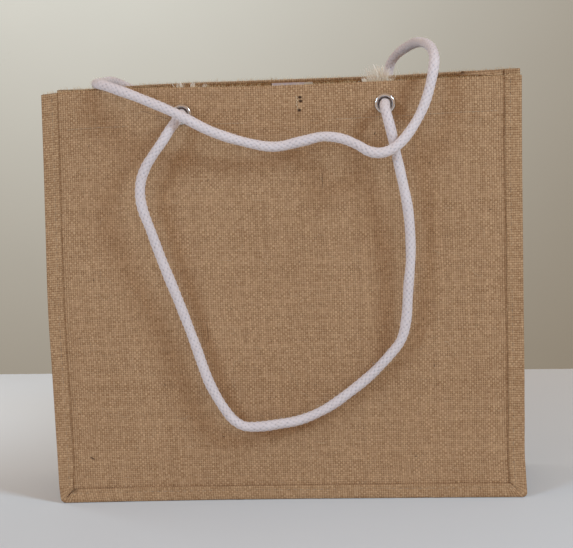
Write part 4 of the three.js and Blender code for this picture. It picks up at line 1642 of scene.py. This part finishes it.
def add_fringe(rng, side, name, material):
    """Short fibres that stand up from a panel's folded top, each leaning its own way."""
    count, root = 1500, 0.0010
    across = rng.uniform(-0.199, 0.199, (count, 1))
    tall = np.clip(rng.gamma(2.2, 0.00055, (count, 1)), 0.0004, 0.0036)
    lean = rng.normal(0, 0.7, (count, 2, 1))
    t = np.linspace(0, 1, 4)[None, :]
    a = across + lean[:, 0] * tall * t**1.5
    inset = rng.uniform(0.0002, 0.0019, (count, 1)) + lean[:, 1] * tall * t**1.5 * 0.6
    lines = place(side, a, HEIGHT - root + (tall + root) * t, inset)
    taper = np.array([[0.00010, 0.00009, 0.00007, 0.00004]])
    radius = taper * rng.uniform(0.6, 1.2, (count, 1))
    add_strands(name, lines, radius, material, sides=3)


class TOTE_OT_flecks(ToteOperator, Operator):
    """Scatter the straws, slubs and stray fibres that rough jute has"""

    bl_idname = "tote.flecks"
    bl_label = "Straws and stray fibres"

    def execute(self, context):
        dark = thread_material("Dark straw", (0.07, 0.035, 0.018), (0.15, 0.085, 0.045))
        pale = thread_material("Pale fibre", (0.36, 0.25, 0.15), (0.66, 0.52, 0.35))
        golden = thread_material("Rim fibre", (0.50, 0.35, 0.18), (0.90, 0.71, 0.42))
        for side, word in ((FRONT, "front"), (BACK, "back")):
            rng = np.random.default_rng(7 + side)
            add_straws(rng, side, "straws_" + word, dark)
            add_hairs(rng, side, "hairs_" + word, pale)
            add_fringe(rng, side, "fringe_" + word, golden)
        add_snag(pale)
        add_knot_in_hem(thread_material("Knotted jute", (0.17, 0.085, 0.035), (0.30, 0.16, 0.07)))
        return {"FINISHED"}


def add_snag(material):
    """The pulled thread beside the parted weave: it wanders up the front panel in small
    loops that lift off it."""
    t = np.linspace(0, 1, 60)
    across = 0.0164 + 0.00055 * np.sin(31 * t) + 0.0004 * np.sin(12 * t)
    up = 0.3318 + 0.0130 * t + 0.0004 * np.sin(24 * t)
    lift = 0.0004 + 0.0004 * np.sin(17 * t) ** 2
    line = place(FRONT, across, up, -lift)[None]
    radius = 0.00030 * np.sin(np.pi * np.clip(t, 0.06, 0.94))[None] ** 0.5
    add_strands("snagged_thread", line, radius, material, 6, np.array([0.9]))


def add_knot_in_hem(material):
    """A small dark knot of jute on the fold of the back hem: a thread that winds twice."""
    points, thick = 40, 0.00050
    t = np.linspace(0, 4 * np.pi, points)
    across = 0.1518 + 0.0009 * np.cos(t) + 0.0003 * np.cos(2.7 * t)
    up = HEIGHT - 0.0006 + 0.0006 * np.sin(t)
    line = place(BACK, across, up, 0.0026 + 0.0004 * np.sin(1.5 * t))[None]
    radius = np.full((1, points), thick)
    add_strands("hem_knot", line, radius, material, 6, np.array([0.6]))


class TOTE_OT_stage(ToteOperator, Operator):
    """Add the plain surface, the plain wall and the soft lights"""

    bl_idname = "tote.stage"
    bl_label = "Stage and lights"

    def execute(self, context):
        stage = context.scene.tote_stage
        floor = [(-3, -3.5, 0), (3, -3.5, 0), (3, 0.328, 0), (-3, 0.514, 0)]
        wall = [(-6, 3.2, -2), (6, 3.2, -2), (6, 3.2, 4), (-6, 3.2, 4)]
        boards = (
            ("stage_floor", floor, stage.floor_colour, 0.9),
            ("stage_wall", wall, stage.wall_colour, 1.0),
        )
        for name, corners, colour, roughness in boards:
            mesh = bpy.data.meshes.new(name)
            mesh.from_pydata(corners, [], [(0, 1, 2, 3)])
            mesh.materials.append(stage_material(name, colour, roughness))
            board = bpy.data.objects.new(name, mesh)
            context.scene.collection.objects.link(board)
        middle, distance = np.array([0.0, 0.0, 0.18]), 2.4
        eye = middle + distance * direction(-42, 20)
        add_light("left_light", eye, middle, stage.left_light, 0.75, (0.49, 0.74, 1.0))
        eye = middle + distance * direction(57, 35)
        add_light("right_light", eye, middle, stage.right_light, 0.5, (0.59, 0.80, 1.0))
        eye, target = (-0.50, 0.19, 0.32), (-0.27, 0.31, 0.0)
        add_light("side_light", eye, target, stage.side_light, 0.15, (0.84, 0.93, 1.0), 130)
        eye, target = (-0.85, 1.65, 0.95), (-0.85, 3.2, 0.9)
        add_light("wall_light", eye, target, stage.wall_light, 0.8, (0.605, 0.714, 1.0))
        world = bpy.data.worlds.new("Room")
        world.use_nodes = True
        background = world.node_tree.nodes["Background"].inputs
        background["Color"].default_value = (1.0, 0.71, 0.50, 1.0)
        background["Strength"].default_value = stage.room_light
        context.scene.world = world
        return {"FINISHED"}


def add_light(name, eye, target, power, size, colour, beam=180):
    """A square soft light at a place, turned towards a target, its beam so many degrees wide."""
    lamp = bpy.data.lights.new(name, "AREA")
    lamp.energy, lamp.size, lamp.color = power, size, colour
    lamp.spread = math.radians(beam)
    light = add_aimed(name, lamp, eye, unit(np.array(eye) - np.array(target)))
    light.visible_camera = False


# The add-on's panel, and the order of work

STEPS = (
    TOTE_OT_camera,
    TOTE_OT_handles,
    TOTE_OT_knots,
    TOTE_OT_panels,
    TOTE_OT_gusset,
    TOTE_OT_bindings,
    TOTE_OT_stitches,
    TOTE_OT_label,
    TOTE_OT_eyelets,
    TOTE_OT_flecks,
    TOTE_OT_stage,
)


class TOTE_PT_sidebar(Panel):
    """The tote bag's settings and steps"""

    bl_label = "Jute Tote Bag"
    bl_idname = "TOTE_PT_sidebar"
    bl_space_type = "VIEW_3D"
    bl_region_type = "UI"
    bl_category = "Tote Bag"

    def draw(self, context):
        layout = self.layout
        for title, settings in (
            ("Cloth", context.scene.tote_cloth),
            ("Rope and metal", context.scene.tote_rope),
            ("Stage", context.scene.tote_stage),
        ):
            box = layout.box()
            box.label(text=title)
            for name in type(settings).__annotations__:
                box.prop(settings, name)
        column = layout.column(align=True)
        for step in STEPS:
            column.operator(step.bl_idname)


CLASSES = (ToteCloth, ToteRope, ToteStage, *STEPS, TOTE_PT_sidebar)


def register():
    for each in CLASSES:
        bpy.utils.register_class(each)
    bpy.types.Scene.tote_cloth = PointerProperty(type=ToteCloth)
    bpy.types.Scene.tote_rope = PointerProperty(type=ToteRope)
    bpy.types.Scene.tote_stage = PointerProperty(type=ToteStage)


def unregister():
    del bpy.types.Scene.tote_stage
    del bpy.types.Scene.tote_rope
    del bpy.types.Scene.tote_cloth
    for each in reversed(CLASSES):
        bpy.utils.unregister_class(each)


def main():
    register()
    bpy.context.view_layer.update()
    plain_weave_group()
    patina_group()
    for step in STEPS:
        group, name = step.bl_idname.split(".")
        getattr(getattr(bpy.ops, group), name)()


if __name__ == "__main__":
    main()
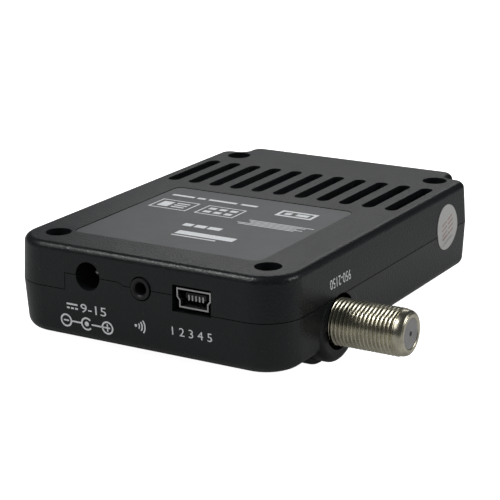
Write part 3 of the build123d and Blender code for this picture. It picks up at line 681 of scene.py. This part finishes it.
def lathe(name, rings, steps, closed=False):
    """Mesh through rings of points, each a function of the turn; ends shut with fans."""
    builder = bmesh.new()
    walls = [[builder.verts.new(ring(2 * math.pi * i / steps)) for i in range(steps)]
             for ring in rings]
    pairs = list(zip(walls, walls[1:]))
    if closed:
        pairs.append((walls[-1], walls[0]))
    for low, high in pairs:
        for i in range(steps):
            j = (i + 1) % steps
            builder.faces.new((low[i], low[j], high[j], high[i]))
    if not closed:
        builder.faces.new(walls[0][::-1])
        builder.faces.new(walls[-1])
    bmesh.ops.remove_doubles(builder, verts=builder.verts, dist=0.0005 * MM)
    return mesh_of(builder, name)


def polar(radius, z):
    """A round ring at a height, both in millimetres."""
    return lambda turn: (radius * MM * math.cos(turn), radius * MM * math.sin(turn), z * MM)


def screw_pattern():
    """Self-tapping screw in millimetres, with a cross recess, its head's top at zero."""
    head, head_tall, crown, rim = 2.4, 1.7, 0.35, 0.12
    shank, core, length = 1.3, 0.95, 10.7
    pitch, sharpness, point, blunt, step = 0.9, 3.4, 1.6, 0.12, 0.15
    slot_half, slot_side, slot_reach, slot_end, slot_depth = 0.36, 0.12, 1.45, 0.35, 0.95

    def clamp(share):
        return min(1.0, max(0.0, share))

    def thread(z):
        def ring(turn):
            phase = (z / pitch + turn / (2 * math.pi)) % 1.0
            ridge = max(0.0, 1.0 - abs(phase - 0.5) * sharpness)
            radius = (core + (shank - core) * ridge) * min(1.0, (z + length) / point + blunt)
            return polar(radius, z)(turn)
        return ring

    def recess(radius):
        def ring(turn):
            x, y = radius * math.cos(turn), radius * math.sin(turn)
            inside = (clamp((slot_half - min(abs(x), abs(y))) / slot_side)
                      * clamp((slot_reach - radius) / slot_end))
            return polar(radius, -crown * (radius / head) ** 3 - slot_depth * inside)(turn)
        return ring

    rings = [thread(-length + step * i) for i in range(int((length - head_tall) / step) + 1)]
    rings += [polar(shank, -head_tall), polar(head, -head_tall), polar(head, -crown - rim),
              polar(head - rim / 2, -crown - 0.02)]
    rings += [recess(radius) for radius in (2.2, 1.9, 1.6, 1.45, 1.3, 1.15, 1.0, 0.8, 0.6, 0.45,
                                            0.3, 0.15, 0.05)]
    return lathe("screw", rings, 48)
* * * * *
■ WRITTEN PROBLEM
Everything from the first line above up to and including the line that contains "add_strands(name, lines, radius, material, sides=3)" should be printed exactly; please print only that.

■ TASK RESPONSE
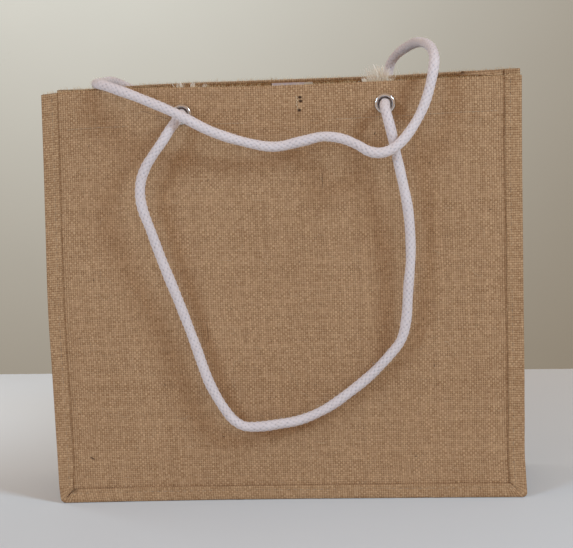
Write part 4 of the three.js and Blender code for this picture. It picks up at line 1642 of scene.py. This part finishes it.
def add_fringe(rng, side, name, material):
    """Short fibres that stand up from a panel's folded top, each leaning its own way."""
    count, root = 1500, 0.0010
    across = rng.uniform(-0.199, 0.199, (count, 1))
    tall = np.clip(rng.gamma(2.2, 0.00055, (count, 1)), 0.0004, 0.0036)
    lean = rng.normal(0, 0.7, (count, 2, 1))
    t = np.linspace(0, 1, 4)[None, :]
    a = across + lean[:, 0] * tall * t**1.5
    inset = rng.uniform(0.0002, 0.0019, (count, 1)) + lean[:, 1] * tall * t**1.5 * 0.6
    lines = place(side, a, HEIGHT - root + (tall + root) * t, inset)
    taper = np.array([[0.00010, 0.00009, 0.00007, 0.00004]])
    radius = taper * rng.uniform(0.6, 1.2, (count, 1))
    add_strands(name, lines, radius, material, sides=3)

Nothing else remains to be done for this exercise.